早在2016年年底,尼日利亚政府就宣布针对“博科圣地”的反恐行动已接近尾声,但是其残余力量“化整为零”后对政府军和平民的袭击活动反倒变本加厉。仅2017年,“博科圣地”就发动60多起恐怖袭击,活动区域覆盖尼日利亚、乍得、喀麦隆、尼日尔四国5万平方公里的边境区域,造成包括妇女儿童在内的多人死亡。而且,萨赫勒5国自主反恐能力建设进程缓慢,联合反恐部队建设难以取得实质性进展。这充分表明该地区的反恐并非一片坦途。
出路——
“对症下药”与跨国合作
不难发现,单纯的军事反恐纵然能在短期内奏效,打击恐怖分子的嚣张气焰,但是治标不治本。未来,只有铲除滋生恐怖主义的土壤,让极端分子“不想恐”,才是医治恐怖主义毒瘤之根本。这既需要瞄准恐怖主义肆虐背后的经济和社会沉疴,也需要高效的跨国合作以共同打击恐怖主义。

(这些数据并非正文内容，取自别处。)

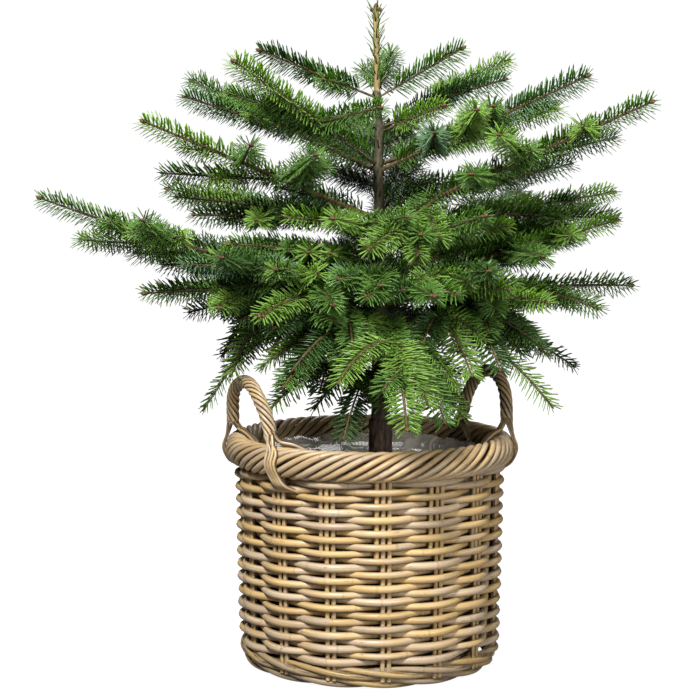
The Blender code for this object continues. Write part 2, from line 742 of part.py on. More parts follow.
# Needles round the leader: a sleeve with teeth that lean up along it
def make_leader_needles():
    heights = np.linspace(SLEEVE_FOOT, SLEEVE_TOP, SLEEVE_STATIONS)
    corners = []
    for height in heights:
        clear = (trunk_surface(0.0, SLEEVE_FOOT, SLEEVE_CLEAR) + GAP) / math.cos(math.pi / SLEEVE_SIDES)
        for radius in (clear, clear + SLEEVE_WALL):
            corners += ring(trunk_axis(height), radial(0), radial(90), [radius] * SLEEVE_SIDES)
    turn = 2 * SLEEVE_SIDES
    faces = []
    for index in range(SLEEVE_STATIONS):
        for side in range(SLEEVE_SIDES):
            across = (side + 1) % SLEEVE_SIDES
            inner = (turn * index + side, turn * index + across)
            outer = (inner[0] + SLEEVE_SIDES, inner[1] + SLEEVE_SIDES)
            if index == 0:
                faces.append((inner[0], inner[1], outer[1], outer[0]))
            if index == SLEEVE_STATIONS - 1:
                faces.append((outer[0], outer[1], inner[1], inner[0]))
                continue
            faces.append((inner[0] + turn, inner[1] + turn, inner[1], inner[0]))
            above = (outer[0] + turn, outer[1] + turn)
            if (side + index) % 2:
                faces.append((outer[0], outer[1], above[1], above[0]))
                continue
            azimuth = 360.0 * (side + 0.5) / SLEEVE_SIDES
            height = 0.5 * (heights[index] + heights[index + 1]) + LEADER_LEAN
            tip = trunk_axis(height) + LEADER_REACH * radial(azimuth)
            apex = len(corners)
            corners.append(tip)
            faces += [(outer[0], outer[1], apex), (outer[1], above[1], apex),
                      (above[1], above[0], apex), (above[0], outer[0], apex)]
    return add_object("needles_leader", corners, faces)


def main():
    clear_scene()
    wall = make_wall()
    foot = make_foot()
    floor = disc("basket_floor", FLOOR_RADIUS, 0.0, FOOT_HEIGHT)
    border = border_band("basket_border")
    handles = [make_handle(name, middle) for name, middle in HANDLES.items()]
    liner = make_liner()
    ball = make_root_ball()
    trunk = make_trunk()
    leader = make_leader_needles()
    limbs = [make_limb("bough_" + name, bough_axis(name)) for name in BOUGHS
             if has_limb(bough_axis(name))]
    space = Space()
    for obj in [border, liner, ball, trunk, leader] + handles + limbs:
        add_solid_to(space, obj)
    masses = {name: fuse("needles_" + name, shapes)
              for name, shapes in grow_sprays(space).items() if shapes}

    for obj in [wall, foot, floor] + handles:
        finish(obj, "cane")
    finish(border, "cane_dark")
    finish(liner, "film")
    finish(ball, "soil")
    finish(trunk, "bark")
    finish(leader, "needles_top")
    for limb in limbs:
        finish(limb, "twig")
    for name, mass in masses.items():
        level = "low" if name[0] in "ef" else "mid" if name[0] in "cd" else "top"
        finish(mass, "needles_" + level)


main()
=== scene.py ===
# Looks of a young fir that grows in a woven cane basket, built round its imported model.
# Metres, +Z up. The origin is the centre of the basket's underside.
import math
import random

import bpy
import numpy as np
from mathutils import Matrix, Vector, noise


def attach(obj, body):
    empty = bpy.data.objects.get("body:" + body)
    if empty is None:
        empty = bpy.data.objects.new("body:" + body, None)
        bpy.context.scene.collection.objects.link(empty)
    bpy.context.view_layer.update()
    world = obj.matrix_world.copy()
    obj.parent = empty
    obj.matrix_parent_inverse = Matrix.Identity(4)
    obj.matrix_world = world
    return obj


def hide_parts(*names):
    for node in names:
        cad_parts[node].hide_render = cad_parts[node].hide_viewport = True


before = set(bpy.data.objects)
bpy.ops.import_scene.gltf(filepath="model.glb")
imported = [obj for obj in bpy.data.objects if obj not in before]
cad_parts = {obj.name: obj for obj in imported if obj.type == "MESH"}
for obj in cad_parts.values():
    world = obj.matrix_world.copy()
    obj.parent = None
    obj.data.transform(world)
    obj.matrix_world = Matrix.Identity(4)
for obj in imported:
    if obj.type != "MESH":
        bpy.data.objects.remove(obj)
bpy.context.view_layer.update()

up = np.array([0.0, 0.0, 1.0])


def switchMode(mode):
    bpy.ops.object.mode_set(mode=mode)


def deselectAll():
    if bpy.context.object and bpy.context.object.mode != "OBJECT":
        switchMode("OBJECT")
    bpy.ops.object.select_all(action="DESELECT")


def addDrum(name, columns, radius, low, high, ends):
    deselectAll()
    bpy.ops.mesh.primitive_cylinder_add(vertices=columns, radius=radius, depth=high - low,
                                        end_fill_type=ends, location=(0, 0, low + (high - low) / 2))
    drum = bpy.context.object
    drum.name = name
    bpy.ops.object.transform_apply(location=True, rotation=False, scale=False)
    return drum


def radial(azimuth):
    angle = math.radians(azimuth)
    return np.array([math.cos(angle), math.sin(angle), 0.0])


def spreadOf(chance, reach):
    return chance.uniform(-reach, reach)


def unit(vector):
    return vector / np.linalg.norm(vector, axis=-1, keepdims=True)


def swung(turn, first, second):   # from the first direction on towards the second
    return np.cos(turn)[:, None] * first + np.sin(turn)[:, None] * second


def around(azimuths, radii, heights):   # points round the basket's axis
    angles = np.radians(azimuths)
    return np.stack([radii * np.cos(angles), radii * np.sin(angles), heights * np.ones(len(angles))], axis=1)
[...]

对症下药,综合施治。从深层次看,该地区恐怖主义泛滥成灾,与其自身存在的诸多问题密切相关。萨赫勒地区地理上位于撒哈拉沙漠与苏丹草原之间,是世界上最为贫瘠的地区。该地区国家虽然已摆脱殖民统治,但仍延续殖民时期单一的经济模式,社会发展缓慢乃至倒退,民生问题极为突出。再加上宗教隔阂严重、国家治理能力薄弱、边界控制能力不足、军事能力发展缓慢等原因,致使该地区成为恐怖主义的温床。因此,可增加对基础设施建设的投资,推动该地区国家共同发展、族群融合,从根本上驱散恐怖主义的暗影。
国际协同,加强合作。今年7月,非洲地区高级别反恐会议在肯尼亚首都内罗毕举行。国际反恐专家认为,国际社会已在跨国合作打击恐怖主义方面做了不少努力,签署了多项反恐合作文件,但新的反恐形势下,亟须更加深入高效的国际协同行动。尤其是面对萨赫勒地区恐怖主义活动猖獗的现实,国际社会更需要实现有效合作,多措并举遏制其发展直至彻底消灭之。如多国联动对恐怖组织实施各个击破,切断恐怖组织的融资和联系渠道,防止其聚集成团发展壮大。